Motion-X++: A Large-Scale Multimodal 3D Whole-body Human Motion Dataset
Yuhong Zhang, Jing Lin, Ailing Zeng, Guanlin Wu, Shunlin Lu, Yurong Fu, Yuanhao Cai, Ruimao Zhang, Haoqian Wang, Lei Zhang
TL;DR
Motion-X++ tackles the scarcity of expressive, multimodal 3D whole-body motion datasets by introducing an automatic, scalable annotation pipeline and a large-scale dataset that combines 3D SMPL-X motions with frame- and sequence-level text, audio, and semantic labels. The dataset comprises 19.5M frame-level pose descriptions over 120.5K sequences and 120.5K sequence-level semantics, drawn from diverse indoor and outdoor scenes, with enhanced capture of facial expressions and hand gestures. Comprehensive experiments validate the annotation pipeline and show that Motion-X++ improves text-driven and audio-driven motion generation, mesh recovery, and 2D pose estimation compared to prior datasets. The work also discusses limitations of markerless capture and outlines future directions for multimodal pre-training and large-scale motion priors.
Abstract
In this paper, we introduce Motion-X++, a large-scale multimodal 3D expressive whole-body human motion dataset. Existing motion datasets predominantly capture body-only poses, lacking facial expressions, hand gestures, and fine-grained pose descriptions, and are typically limited to lab settings with manually labeled text descriptions, thereby restricting their scalability.
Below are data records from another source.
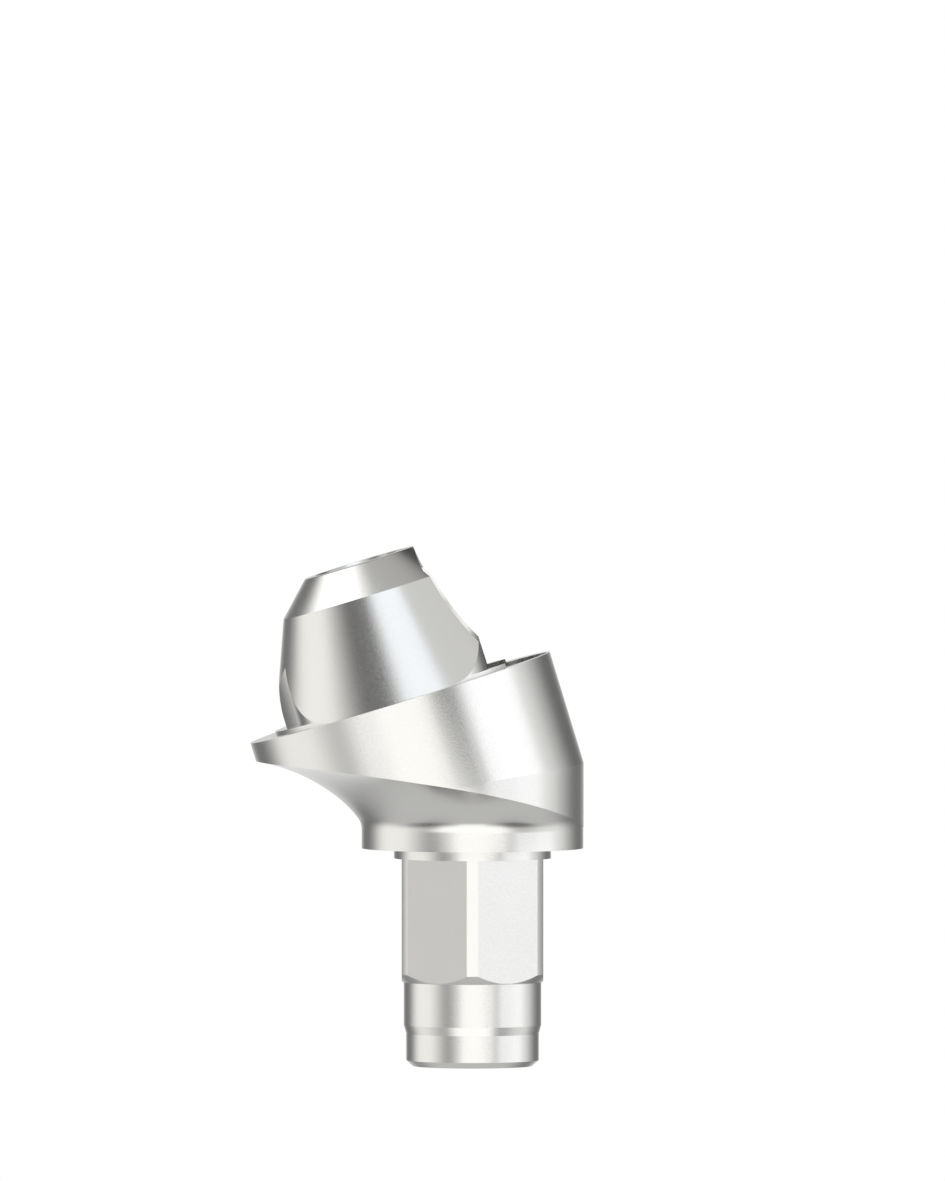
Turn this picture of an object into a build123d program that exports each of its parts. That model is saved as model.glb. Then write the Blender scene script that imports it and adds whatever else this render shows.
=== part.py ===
from build123d import *
import os
from math import cos, radians, sin, sqrt, tan

# A one-piece angled abutment for a screw-retained dental bridge, in millimetres.
# The implant axis is +Z, and the origin is the centre of the platform's underside,
# where the abutment sits on the implant. The prosthetic axis leans towards -X.
# The part is symmetric about the XZ plane.

# Prosthetic axis: the lower half of the body is set back from the implant axis,
# and the axis turns by the tilt at the elbow height
TILT = 17.0
ELBOW_SETBACK = 0.695
ELBOW_HEIGHT = 0.955
SHOULDER_LENGTH = 1.42

# Platform and flare: a straight band, then three tangent arcs whose slopes are
# measured from the horizontal
PLATFORM_DIAMETER = 3.40
BAND_HEIGHT = 0.285
ROOT_RADIUS = 0.30
THROAT_RADIUS = 1.70
LIP_RADIUS = 2.75
ROOT_END_SLOPE = 53.0
THROAT_END_SLOPE = 39.0
LIP_END_SLOPE = 3.0

# Disc, and the low ring step that shows where the cone is cut away
DISC_DIAMETER = 4.80
RING_DIAMETER = 3.97
RING_HEIGHT = 0.06

# Cone with its steep lead-in chamfer, heights measured from the disc's top
CONE_FOOT_DIAMETER = 4.02
CONE_HALF_ANGLE = 21.3
CHAMFER_START = 1.67
CHAMFER_ANGLE = 45.0
CONE_HEIGHT = 2.165
CONE_EDGE_RADIUS = 0.05

# Indexed foot of the cone: two round-ended shields and a ridge at the back
LOBE_RADIUS = 1.06
BACK_LOBE_ANGLE = 123.0
FRONT_LOBE_ANGLE = 66.0
RIDGE_REACH = 1.80
RIDGE_HALF_WIDTH = 0.535
RIDGE_FACET_RADIUS = 2.30
RIDGE_CREST_RADIUS = 2.10

# Threaded hole for the prosthetic screw, at its tapping size
PROSTHETIC_HOLE_DIAMETER = 1.10
PROSTHETIC_HOLE_DEPTH = 2.35
PROSTHETIC_MOUTH_CHAMFER = 0.15
DRILL_POINT_ANGLE = 118.0

# Channel of the abutment screw, from its roof down to the seat of the screw's head
HEAD_PASSAGE_DIAMETER = 1.80
CHAMBER_DIAMETER = 2.28
CHAMBER_TOP = 4.28
CHAMBER_ROOF_ANGLE = 33.0
CHAMBER_FLOOR = 0.92
SEAT_HEIGHT = 0.30
SCREW_BORE_DIAMETER = 1.46
SEAT_ANGLE = 45.0

# Post that enters the implant, from the platform down. The hexagon's corners are turned
# off flush with the collar above them.
COLLAR_DIAMETER = 2.41
COLLAR_LENGTH = 0.155
HEX_ACROSS_FLATS = 2.17
HEX_LENGTH = 1.90
HEX_END_CHAMFER = 0.13
GUIDE_DIAMETER = 2.11
GUIDE_LENGTH = 0.66
NECK_DIAMETER = 2.036
NECK_TAPER_LENGTH = 0.13
NECK_LENGTH = 0.41
POST_END_DIAMETER = 1.832
POST_END_LENGTH = 0.09

# Overlap by which joined solids run into each other, and cutters past their walls, and the
# hair by which a cutter's arc stays outside the faces that it runs into
OVERLAP = 0.10
STAND_OFF = 0.003

# Places that follow from the sizes above
hex_top = -COLLAR_LENGTH
hex_bottom = hex_top - HEX_LENGTH
guide_bottom = hex_bottom - GUIDE_LENGTH
neck_top = guide_bottom - NECK_TAPER_LENGTH
neck_bottom = neck_top - NECK_LENGTH
post_bottom = neck_bottom - POST_END_LENGTH

elbow = Vector(-ELBOW_SETBACK, 0, ELBOW_HEIGHT)
tilted_axis = Vector(-sin(radians(TILT)), 0, cos(radians(TILT)))
tilted_side = Vector(cos(radians(TILT)), 0, sin(radians(TILT)))
disc_centre = elbow + tilted_axis * SHOULDER_LENGTH

# Plane of the disc's top: its z is the prosthetic axis, its x leans up and forward
disc_plane = Plane(origin=disc_centre, x_dir=tilted_side, z_dir=tilted_axis)


def revolved(corners):
    """Turn a closed outline of (radius, height) corners about the Z axis."""
    face = make_face(Polyline([(r, 0, z) for r, z in corners], close=True))
    return revolve(face, Axis.Z)


def flare():
    """The solid under the emergence profile, turned about the implant axis."""
    radius = PLATFORM_DIAMETER / 2
    band = Line((radius, 0), (radius, BAND_HEIGHT))
    root = JernArc(band @ 1, (0, 1), ROOT_RADIUS, ROOT_END_SLOPE - 90)
    throat = JernArc(root @ 1, root % 1, THROAT_RADIUS, THROAT_END_SLOPE - ROOT_END_SLOPE)
    lip = JernArc(throat @ 1, throat % 1, LIP_RADIUS, LIP_END_SLOPE - THROAT_END_SLOPE)
    rim = lip @ 1
    top = disc_centre.Z + DISC_DIAMETER
    lid = Polyline(rim, (rim.X, top), (0, top), (0, 0), (radius, 0))
    face = make_face(band + root + throat + lip + lid)
    return revolve(Plane.XZ * face, Axis.Z)


def elbow_body():
    """Two equal round bars that meet at the elbow in its bisecting plane."""
    radius = DISC_DIAMETER / 2
    half = radians(TILT / 2)
    bend = Plane(origin=elbow, x_dir=(cos(half), 0, sin(half)), z_dir=(-sin(half), 0, cos(half)))
    reach = ELBOW_HEIGHT + DISC_DIAMETER
    lower = Pos(-ELBOW_SETBACK, 0, 0) * Cylinder(radius, reach, align=(Align.CENTER, Align.CENTER, Align.MIN))
    upper = disc_plane * Cylinder(radius, reach, align=(Align.CENTER, Align.CENTER, Align.MAX))
    lower = split(lower, bisect_by=bend, keep=Keep.BOTTOM)
    upper = split(upper, bisect_by=bend, keep=Keep.TOP)
    return lower + upper


def cone():
    """The cone and its lead-in chamfer, with a rounded top edge, standing on the disc's plane."""
    foot = CONE_FOOT_DIAMETER / 2
    shoulder = foot - CHAMFER_START * tan(radians(CONE_HALF_ANGLE))
    top = shoulder - (CONE_HEIGHT - CHAMFER_START) * tan(radians(CHAMFER_ANGLE))
    corners = [(0, 0), (foot, 0), (shoulder, CHAMFER_START), (top, CONE_HEIGHT), (0, CONE_HEIGHT)]
    face = make_face(Polyline([(r, z) for r, z in corners], close=True))
    top_corner = face.vertices().sort_by_distance((top, CONE_HEIGHT))[0]
    face = fillet(top_corner, CONE_EDGE_RADIUS)
    return revolve(Plane.XZ * face, Axis.Z)


def indexed_outline():
    """Outline of the cone's foot, seen along the prosthetic axis."""
    foot = CONE_FOOT_DIAMETER / 2
    offset = foot - LOBE_RADIUS

    def around(centre, radius, degrees):
        return centre + Vector(cos(radians(degrees)), sin(radians(degrees))) * radius

    origin = Vector(0, 0)
    front = around(origin, offset, FRONT_LOBE_ANGLE)
    back = around(origin, offset, BACK_LOBE_ANGLE)
    front_end = around(front, LOBE_RADIUS, 0)
    front_start = around(origin, foot, FRONT_LOBE_ANGLE)
    back_start = around(origin, foot, BACK_LOBE_ANGLE)
    drop = back.Y - RIDGE_HALF_WIDTH
    corner = Vector(back.X - sqrt(LOBE_RADIUS ** 2 - drop ** 2), RIDGE_HALF_WIDTH)
    tip = Vector(-RIDGE_REACH, 0)

    mouth = Line((front_end.X, 0), front_end)
    front_lobe = ThreePointArc(front_end, around(front, LOBE_RADIUS, FRONT_LOBE_ANGLE / 2), front_start)
    middle = (FRONT_LOBE_ANGLE + BACK_LOBE_ANGLE) / 2
    shield = ThreePointArc(front_start, around(origin, foot, middle), back_start)
    back_lobe = ThreePointArc(back_start, around(back, LOBE_RADIUS, (BACK_LOBE_ANGLE + 180) / 2), corner)
    facet = RadiusArc(corner, tip, -RIDGE_FACET_RADIUS)
    half = mouth + front_lobe + shield + back_lobe + facet
    return make_face(half + mirror(half, Plane.XZ))


def crest_cutter():
    """Cutter that rounds the ridge's crest, seen from the side, up into the cone's slope."""
    slope = radians(CONE_HALF_ANGLE)
    crossing = (CONE_FOOT_DIAMETER / 2 - RIDGE_REACH) / tan(slope)
    start = (-RIDGE_REACH - STAND_OFF, crossing - RIDGE_CREST_RADIUS * tan(slope / 2))
    crest = JernArc(start, (0, 1), RIDGE_CREST_RADIUS, -CONE_HALF_ANGLE)
    outside = -DISC_DIAMETER / 2
    rest = Polyline(crest @ 1, (outside, (crest @ 1).Y), (outside, start[1]), start)
    return extrude(Plane.XZ * make_face(crest + rest), RIDGE_HALF_WIDTH, both=True)


def head():
    """Ring step and indexed cone, placed on the disc."""
    ring = Cylinder(RING_DIAMETER / 2, RING_HEIGHT + OVERLAP, align=(Align.CENTER, Align.CENTER, Align.MIN))
    foot = Pos(0, 0, -OVERLAP) * extrude(indexed_outline(), CONE_HEIGHT + 2 * OVERLAP)
    return disc_plane * (Pos(0, 0, -OVERLAP) * ring + (cone() & foot) - crest_cutter())


def post():
    """Collar, trimmed hexagon, guide cylinder and chamfered neck below the platform."""
    collar = COLLAR_DIAMETER / 2
    guide = GUIDE_DIAMETER / 2
    neck = NECK_DIAMETER / 2
    end = POST_END_DIAMETER / 2
    round_part = revolved([
        (0, OVERLAP), (collar, OVERLAP), (collar, hex_top), (guide, hex_top), (guide, guide_bottom),
        (neck, neck_top), (neck, neck_bottom), (end, post_bottom), (0, post_bottom)])
    trim = revolved([
        (0, hex_top), (collar, hex_top), (collar, hex_bottom + HEX_END_CHAMFER),
        (collar - HEX_END_CHAMFER, hex_bottom), (0, hex_bottom)])
    flats = RegularPolygon(HEX_ACROSS_FLATS / 2, 6, major_radius=False, rotation=30)
    hexagon = Pos(0, 0, hex_bottom) * extrude(flats, HEX_LENGTH)
    return round_part + (hexagon & trim)


def screw_channel():
    """Cutter of the abutment screw's way in, its seat and its bore, about the implant axis."""
    passage = HEAD_PASSAGE_DIAMETER / 2
    chamber = CHAMBER_DIAMETER / 2
    bore = SCREW_BORE_DIAMETER / 2
    step = chamber - passage
    roof_top = CHAMBER_TOP + step / tan(radians(CHAMBER_ROOF_ANGLE))
    seat_bottom = SEAT_HEIGHT - (passage - bore) / tan(radians(SEAT_ANGLE))
    above = disc_centre.Z + CONE_HEIGHT + DISC_DIAMETER / 2
    return revolved([
        (0, above), (passage, above), (passage, roof_top), (chamber, CHAMBER_TOP),
        (chamber, CHAMBER_FLOOR), (passage, CHAMBER_FLOOR - step), (passage, SEAT_HEIGHT),
        (bore, seat_bottom), (bore, post_bottom - OVERLAP), (0, post_bottom - OVERLAP)])


def prosthetic_hole():
    """Cutter of the threaded hole, with its mouth chamfer and drill point."""
    radius = PROSTHETIC_HOLE_DIAMETER / 2
    mouth = radius + PROSTHETIC_MOUTH_CHAMFER
    bottom = CONE_HEIGHT - PROSTHETIC_HOLE_DEPTH
    point = bottom - radius / tan(radians(DRILL_POINT_ANGLE / 2))
    cutter = revolved([
        (0, CONE_HEIGHT + OVERLAP), (mouth + OVERLAP, CONE_HEIGHT + OVERLAP), (mouth, CONE_HEIGHT),
        (radius, CONE_HEIGHT - PROSTHETIC_MOUTH_CHAMFER), (radius, bottom), (0, point)])
    return disc_plane * cutter


def abutment():
    body = (elbow_body() & flare()) + head() + post()
    return body - screw_channel() - prosthetic_hole()


os.makedirs("parts", exist_ok=True)
export_step(abutment(), "parts/abutment_body.step")
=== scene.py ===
import bpy
from math import atan2, cos, pi, radians, sin, sqrt, tan
from mathutils import Matrix, Vector


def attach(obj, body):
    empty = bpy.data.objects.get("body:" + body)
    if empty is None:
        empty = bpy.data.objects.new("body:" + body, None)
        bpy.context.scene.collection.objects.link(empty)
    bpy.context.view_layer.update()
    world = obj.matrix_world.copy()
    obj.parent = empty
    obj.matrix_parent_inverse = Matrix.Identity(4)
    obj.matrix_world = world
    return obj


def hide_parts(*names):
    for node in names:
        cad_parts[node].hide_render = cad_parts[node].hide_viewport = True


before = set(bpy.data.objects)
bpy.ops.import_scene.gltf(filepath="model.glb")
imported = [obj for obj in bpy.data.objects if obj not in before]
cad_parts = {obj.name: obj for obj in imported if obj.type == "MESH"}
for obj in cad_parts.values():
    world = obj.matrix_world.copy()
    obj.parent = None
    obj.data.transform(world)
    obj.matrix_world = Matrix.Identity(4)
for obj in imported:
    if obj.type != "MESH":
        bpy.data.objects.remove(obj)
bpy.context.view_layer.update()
bpy.ops.object.select_all(action="DESELECT")

# The blank: a round titanium bar with a mitred elbow, whose lower half is set back from
# the implant axis and whose upper half leans towards the prosthetic axis. Everything is
# turned and milled in millimetres, and the finished piece is brought to metres.
TILT = radians(17.0)
BAR_RADIUS = 2.40
ELBOW_SETBACK = 0.695
ELBOW_HEIGHT = 0.955
SHOULDER_LENGTH = 1.42
LAP = 0.10
FACETS = 288
FACING_UP = 0.9

leaning = Matrix.Rotation(-TILT, 4, "Y")
disc_centre = Vector((-ELBOW_SETBACK, 0, ELBOW_HEIGHT)) + leaning @ Vector((0, 0, SHOULDER_LENGTH))
disc_place = Matrix.Translation(disc_centre) @ leaning


def elbow_blank():
    bpy.ops.mesh.primitive_cylinder_add(vertices=FACETS, radius=BAR_RADIUS, depth=1.0)
    blank = bpy.context.object
    blank.name = "abutment"
    bpy.ops.object.mode_set(mode="EDIT")
    bpy.ops.mesh.select_all(action="DESELECT")
    bpy.ops.object.mode_set(mode="OBJECT")
    for face in blank.data.polygons:
        face.select = face.normal.z > FACING_UP
    bpy.ops.object.mode_set(mode="EDIT")
    bpy.ops.mesh.extrude_region_move(TRANSFORM_OT_translate={"value": (0, 0, 1.0)})
    bpy.ops.object.mode_set(mode="OBJECT")
    for vertex in blank.data.vertices:
        x, y, z = vertex.co
        if z < 0:
            vertex.co = (x - ELBOW_SETBACK, y, -LAP)
        elif z < 1:
            vertex.co = (x - ELBOW_SETBACK, y, ELBOW_HEIGHT + x * tan(TILT / 2))
        else:
            vertex.co = disc_place @ Vector((x, y, 0))
    return blank


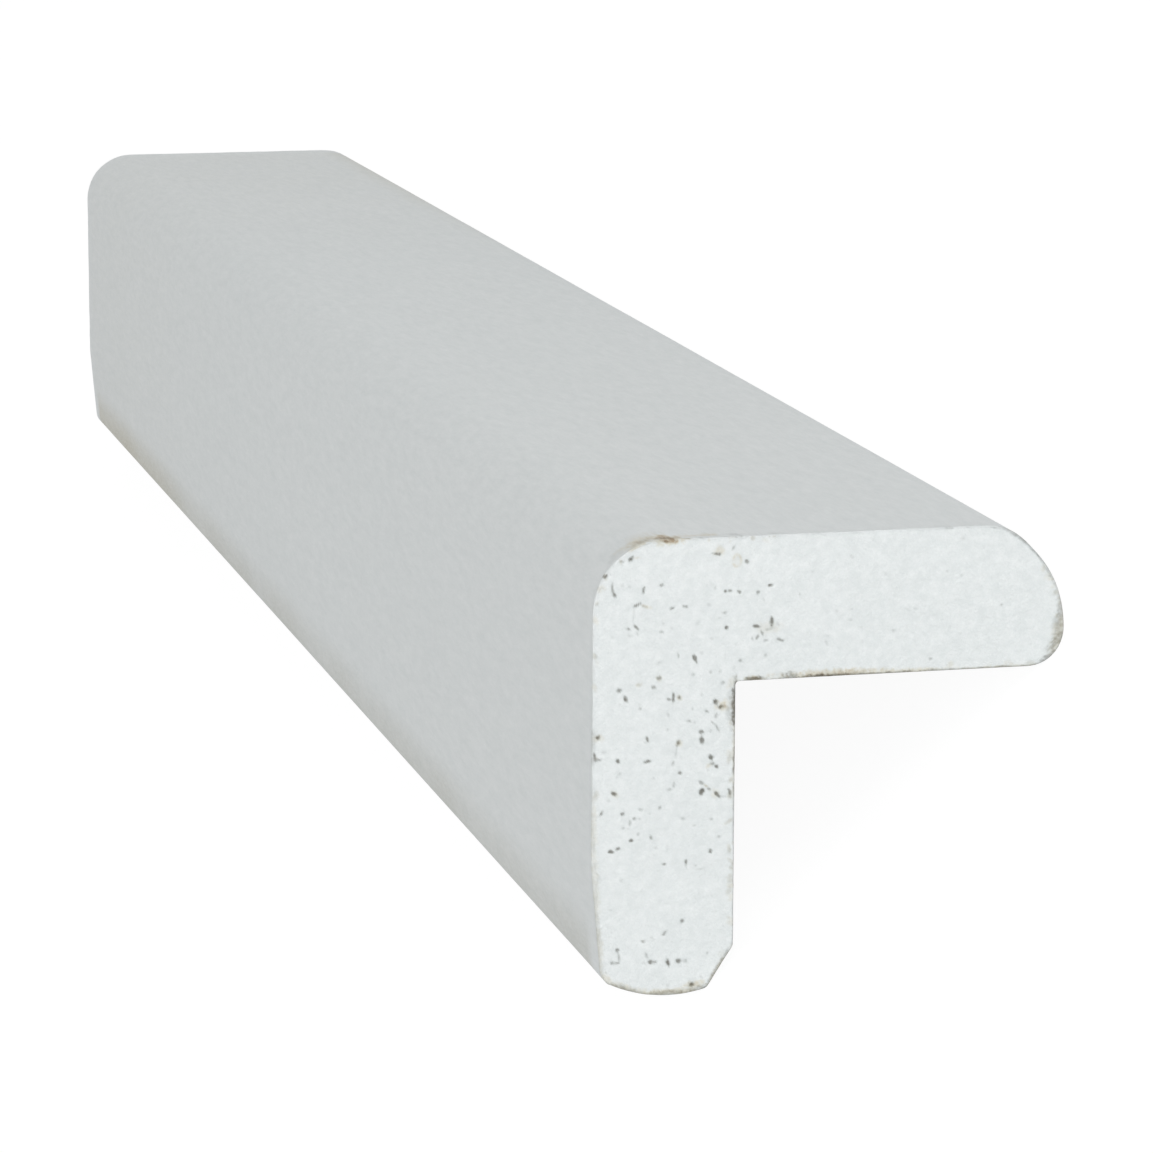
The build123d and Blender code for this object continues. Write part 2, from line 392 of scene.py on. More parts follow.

To address this issue, we develop a scalable annotation pipeline that can automatically capture 3D whole-body human motion and comprehensive textural labels from RGB videos and build the Motion-X dataset comprising 81.1K text-motion pairs. Furthermore, we extend Motion-X into Motion-X++ by improving the annotation pipeline, introducing more data modalities, and scaling up the data quantities. Motion-X++ provides 19.5M 3D whole-body pose annotations covering 120.5K motion sequences from massive scenes, 80.8K RGB videos, 45.3K audios, 19.5M frame-level whole-body pose descriptions, and 120.5K sequence-level semantic labels. Comprehensive experiments validate the accuracy of our annotation pipeline and highlight Motion-X++'s significant benefits for generating expressive, precise, and natural motion with paired multimodal labels supporting several downstream tasks, including text-driven whole-body motion generation,audio-driven motion generation, 3D whole-body human mesh recovery, and 2D whole-body keypoints estimation, etc.